Die Krisengespräche in der Ukraine haben erneut keinen Durchbruch gebracht. Regierung und Protestbewegung bewegten sich bei ihren knapp fünfstündigen Verhandlungen in Kiew aber offenbar zumindest etwas aufeinander zu. Präsident Viktor Janukowitsch versprach laut Opposition die Freilassung inhaftierter Protestler. Ex-Boxweltmeister Vitali Klitschko bat die seit Wochen in der Hauptstadt ausharrenden Demonstranten derweil um Geduld und einen "Waffenstillstand". Am Freitag wollte EU-Erweiterungskommissar Stefan Füle in das Land reisen, um in dem Machtkampf zu vermitteln.

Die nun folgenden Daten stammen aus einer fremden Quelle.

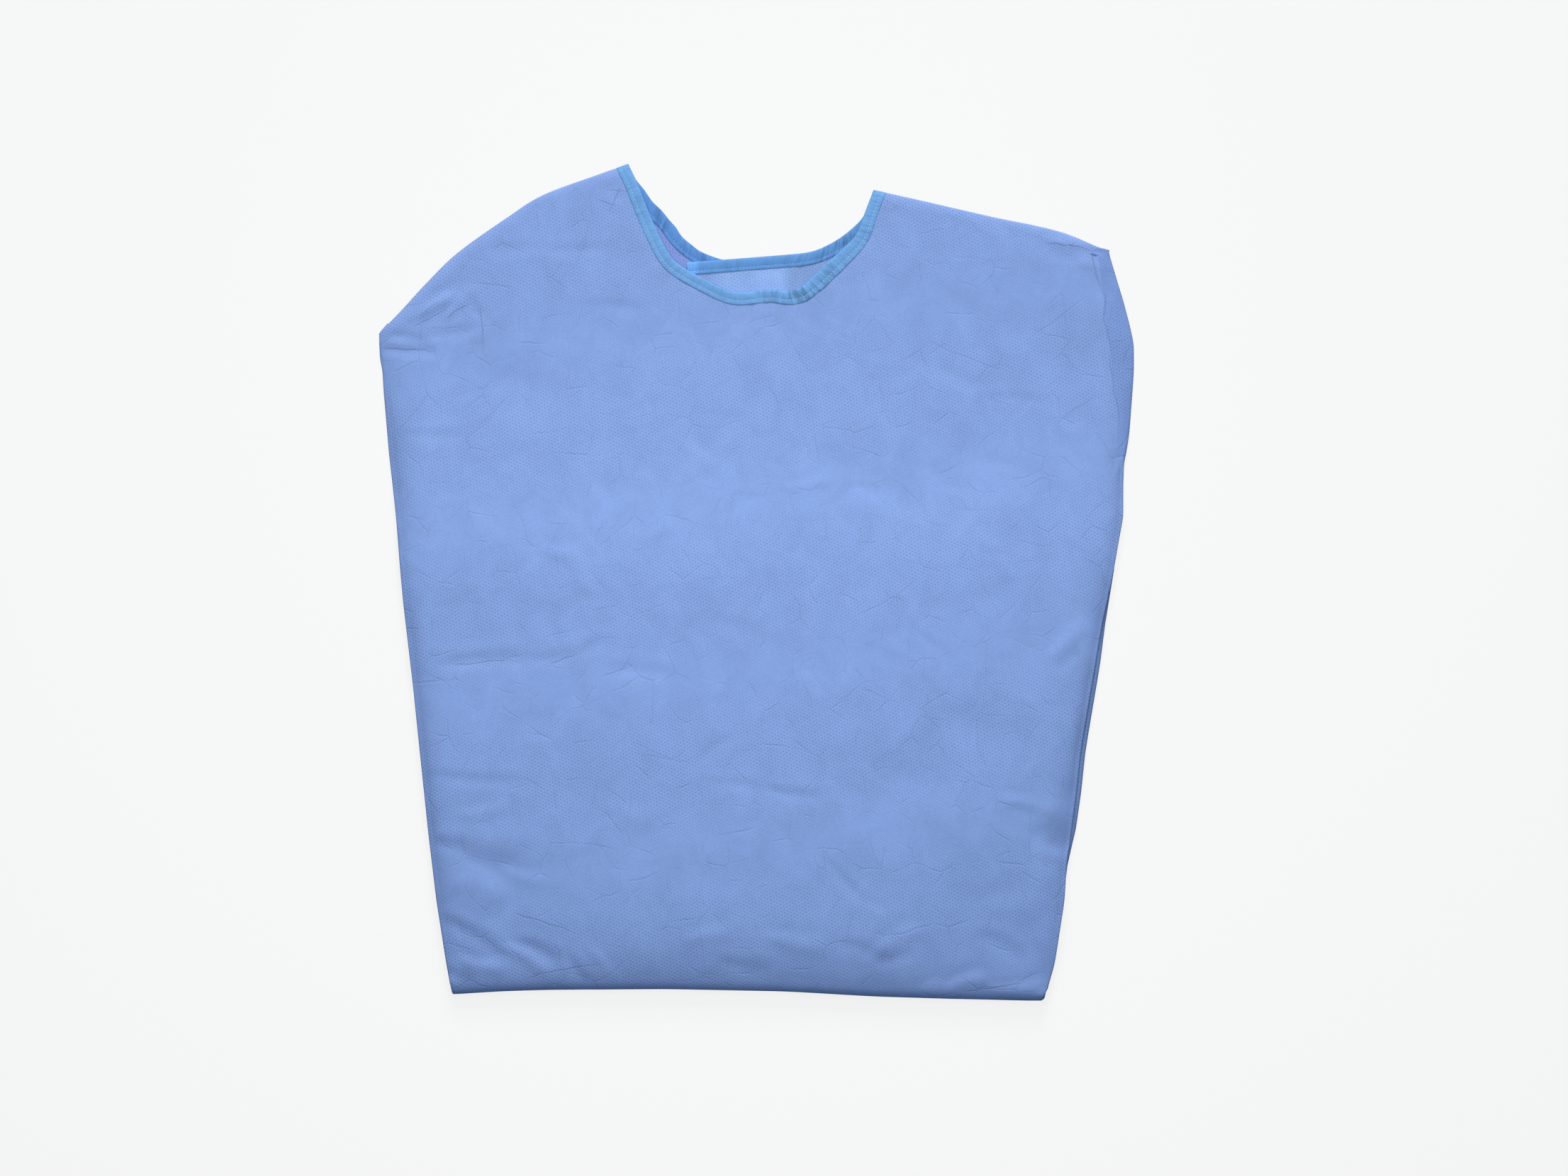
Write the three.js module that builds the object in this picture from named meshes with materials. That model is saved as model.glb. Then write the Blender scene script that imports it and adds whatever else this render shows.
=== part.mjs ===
import * as THREE from "three";

// A surgical gown of embossed nonwoven, folded for storage and laid front up.
// Its sleeves and slanted sides are folded behind, and the skirt is turned up behind.
// Millimetres: X to the right of the front, Y towards the neck, Z up from the surface below.

// Driving sizes
const CLOTH = 1.5;
const INNER_CLOTH = 1.0;
const GAP = 0.3;
const BINDING_WIDTH = 11.3;
const LIP_END = 0.15;
const BOTTOM_ROLL = 11;
const BOTTOM_SIDE_ROLL = 3.5;
const SKIRT_ROLL = 4.4;
const SKIRT_TUCK = 8;
const SIDE_TUCK = 30;
const SHOULDER_HEIGHT = 3.4;
const NECK_RISE = 25;
const HEM_Y = 12;
const BACK_PANEL_END = 175;
const CORE_TOP_Y = 163;
const CORE_CLEARANCE = 0.8;
const LOBE_CLEARANCE = 1.8;
const FOLD_ALLOWANCE = 1.8;

// How many columns of cells each stretch of the top edge has
const LEFT_SHOULDER_CELLS = 11;
const NECK_CELLS = 20;
const RIGHT_SHOULDER_CELLS = 9;
const LEFT_SLEEVE_CELLS = 3;

// The upper bundle's top surface and the height of its underside, along the gown
const LAYERS = [
  { y: -366, top: 22.4, base: 8.8 },
  { y: -357, top: 22.4, base: 8.8 },
  { y: -325, top: 22.5, base: 9.6 },
  { y: -230, top: 22.0, base: 9.6 },
  { y: -100, top: 21.0, base: 9.6 },
  { y: 12, top: 19.2, base: 9.6 },
  { y: 50, top: 16.4, base: 5.6 },
  { y: 85, top: 13.2, base: 1.6 },
  { y: 112, top: 11.6, base: 0 },
  { y: 165, top: 8.8, base: 0 },
  { y: 200, top: 7.2, base: 0 },
  { y: 230, top: 6.7, base: 0 },
  { y: 290, top: 6.8, base: 0 },
  { y: 312, top: 6.0, base: 0 },
  { y: 345, top: 5.3, base: 0 },
  { y: 380, top: 5.2, base: 0 },
];

// How far the top surface drops towards the soft bottom fold, by the distance from its edge
const BOTTOM_DROP = [
  { distance: 4, drop: 8.9 }, { distance: 11, drop: 6.6 }, { distance: 20, drop: 4.4 },
  { distance: 33, drop: 2.1 }, { distance: 42, drop: 1.1 }, { distance: 52, drop: 0.4 },
  { distance: 62, drop: 0 },
];
const FOLD_TURN = 0.5;
const LEFT_CORNER_X = -275;
const BOTTOM_MIDDLE_X = -79;
const RIGHT_CORNER_X = 260;

// Outline seen from above: the side folds, from the bottom corners up
const LEFT_EDGE = [
  { y: -373, x: -275 }, { y: -345, x: -280 }, { y: -287, x: -289 }, { y: -229, x: -296 },
  { y: -172, x: -302 }, { y: -95, x: -310 }, { y: -18, x: -319 }, { y: 59, x: -326 },
  { y: 116, x: -333 }, { y: 174, x: -338 }, { y: 193, x: -339 }, { y: 203, x: -341.5 },
  { y: 225, x: -342 },
];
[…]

Die Regierung habe zugesagt, etwa 100 festgenommene Demonstranten binnen drei Tagen freizulassen, sagte Klitschko am Donnerstagabend vor den Demonstranten im Zentrum Kiews. "Ich hoffe, sie hält ihr Versprechen." Die Menge reagierte mit Pfiffen und "Schande"-Rufen. Nach den Straßenschlachten mit drei von den Behörden bestätigten Toten hatte der 42-Jährige am Vortag noch betont, Janukowitsch müsse bis Donnerstagabend den Forderungen der Opposition nachkommen, die unter anderem vorgezogene Neuwahlen verlangt.
Das Machtlager sprach derweil von "ersten positiven Schritten". Allerdings kritisierte Justizministerin Jelena Lukasch, die Opposition habe sich erneut geweigert, die brutalen Angriffe nationalistischer Demonstranten auf Sicherheitskräfte sowie die Besetzung öffentlicher Gebäude zu verurteilen. Lukasch kündigte weitere Verhandlungen an.
"Terror gegen das Volk" einstellen
Unmittelbar vor dem Treffen mit Janukowitsch hatte Klitschko die Sicherheitskräfte aufgefordert, den "Terror gegen das Volk" einzustellen. Er rief die internationale Gemeinschaft zu stärkerem Druck auf. "Menschen kommen um, Aktivisten verschwinden, Verletzte werden aus Krankenhäusern entführt", sagte der 42-Jährige.
In einem Telefonat mit Janukowitsch verurteilte die deutsche Kanzlerin Angela Merkel die Gewaltausbrüche scharf. Sie appellierte eindringlich, mit der Opposition einen ernsthaften Dialog zu führen, wie das Bundespresseamt mitteilte. Janukowitsch telefonierte auch mit US-Vizepräsident Joe Biden. Dieser warnte, weiteres Blutvergießen werde die bilateralen Beziehungen belasten. Beobachter erwarten eine lange und schwierige Krisenlösung in der früheren Sowjetrepublik.
Anzeichen eines Einlenkens signalisierte das prorussische Machtlager im Tagesverlauf. Parlamentspräsident Wladimir Rybak kündigte eine Sondersitzung der Abgeordneten für kommenden Dienstag an. In dieser soll unter anderem der Rücktritt von Regierungschef Nikolai Asarow beraten werden. Auch die umstrittenen Gesetze zur Einschränkung der Pressefreiheit und des Versammlungsrechts sollen besprochen werden.
Wütende Regierungsgegner stürmten indes in mehreren west- und zentralukrainischen Städten mehrere Verwaltungsgebäude. Hunderte besetzten die Gebietsverwaltung in der Großstadt Lwiw (Lemberg) rund 500 Kilometer westlich von Kiew. In der Stadt Tscherkassy kam es zu schweren Zusammenstößen zwischen Demonstranten und Polizei. Die Region an der Grenze zur EU gilt als Hochburg von Ultranationalisten.
Die Lage in der Ukraine war eskaliert, nachdem Janukowitsch die Gesetze zur Einschränkung der Presse- und Versammlungsfreiheit unterzeichnet hatte. Die Proteste dauern seit zwei Monaten an. Auslöser war Janukowitschs Ablehnung einer Annäherung an die EU und die Hinwendung zum Nachbarn Russland. Putin gewährte dem klammen und krisengeschüttelten Nachbarn Ukraine Milliardenhilfen.